En effet, les sénateurs étaient chargés d’examiner et de voter l’un des points les plus importants de la loi de moralisation de la vie politique : l’interdiction de l’embauche d’un membre de sa famille en tant qu’assistant parlementaire, qu’ils ont décidé de rejeter. Jusqu’ici, strictement aucune disposition légale n’interdit d’employer un membre de sa famille comme assistant parlementaire. Le texte proposé doit également obliger un élu à déclarer si un membre de sa famille est embauché par un autre parlementaire pour éviter les petits arrangements entre collègues, qui permettraient de contourner la loi. D’après Public Sénat, 59 sénateurs emploient actuellement un membre de leur famille, c’est-à-dire 17 % d’entre eux.

“Alors que ce texte part d’une bonne intention, je ne le voterai pas : l’enfer est pavé de bonnes intentions”

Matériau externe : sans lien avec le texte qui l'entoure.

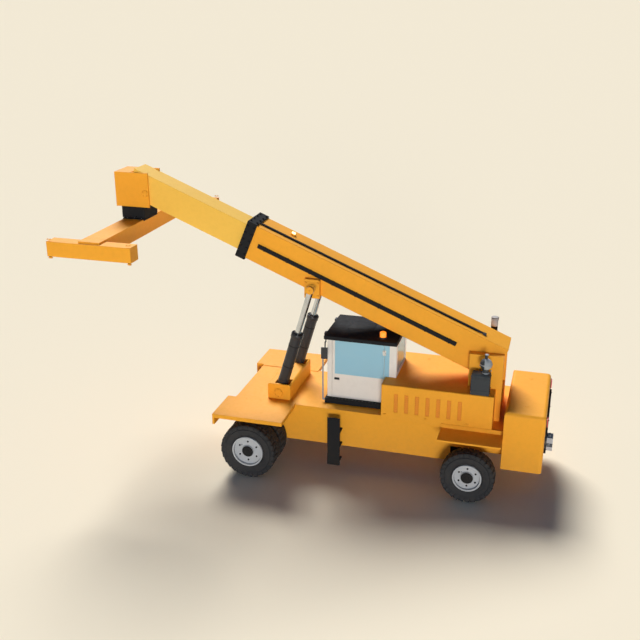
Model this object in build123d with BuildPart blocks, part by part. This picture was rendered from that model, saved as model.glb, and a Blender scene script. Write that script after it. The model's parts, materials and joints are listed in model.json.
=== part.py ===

À l’origine de ce vote contre : Jacques-Yves Collombat, sénateur RDSE (Rassemblement démocratique et social européen), qui a déposé un amendement de retrait de la mesure, qu’il juge “discriminante”. Pour justifier ce vote “contre”, Catherine Tasca, sénatrice socialiste des Yvelines, a expliqué que selon elle, le problème provient du caractère fictif des emplois et pas du fait qu’un assistant parlementaire ait un quelconque lien familial avec l’élu qui l’embauche :

“Nous critiquons depuis des années la tentation de légiférer d’après des faits divers. Là nous avons un texte tiré de l’affaire des emplois de la famille Fillon. Plus que d’emplois familiaux, il s’agit d’emplois fictifs et hors normes. Il suffirait plutôt d’encadrer les emplois familiaux comme le fait le Sénat.”

Même son de cloche du côté de Jacques-Yves Collombat qui considère que cette disposition “n’offre pas une solution satisfaisante” :

“La priorité est plutôt de s’assurer que les moyens alloués aux parlementaires pour rémunérer leurs collaborateurs soient utilisés à rémunérer des personnes qui assistent effectivement les parlementaires dans leurs fonctions, plutôt que d’introduire des dispositions discriminantes dont les effets sur l’amélioration du travail législatif sont hypothétiques.”
Le titre de cette disposition a également été changé, comme le rapporte Le Monde : ce dernier est passé de “dispositions relatives à l’interdiction de l’emploi de membres de la famille des élus et des membres du gouvernement” à “dispositions relatives aux emplois de collaborateur parlementaire à l’Assemblée et au Sénat, de collaborateur de ministre et de collaborateur d’élu local”.

Un nouveau vote organisé

Ce vote, fait à l’encontre de l’avis gouvernemental et de la commission des lois, a beaucoup fait parler. Un vote en outre plutôt rapide et à main levée, de surcroît réalisé en pleine nuit – à 00h36 -, alors que seule une quarantaine de sénateurs était présente dans l’hémicycle.
 
Mercredi 12 juillet, le président de la commission des lois du Sénat, le Républicain Philippe Bas, a qualifié ce vote de “vote accidentel” et a demandé à ce que soit organisé un nouveau scrutin “le mercredi 12 juillet au soir ou le jeudi 13 juillet au matin”, arguant :
“La commission des lois avait voté à l’unanimité pour l’interdiction des emplois familiaux. Nous avons donc un grave problème de cohérence avec le texte adopté en séance publique et devons agir en conséquence. J’ai demandé au Sénat de revoter sur cette disposition essentielle.”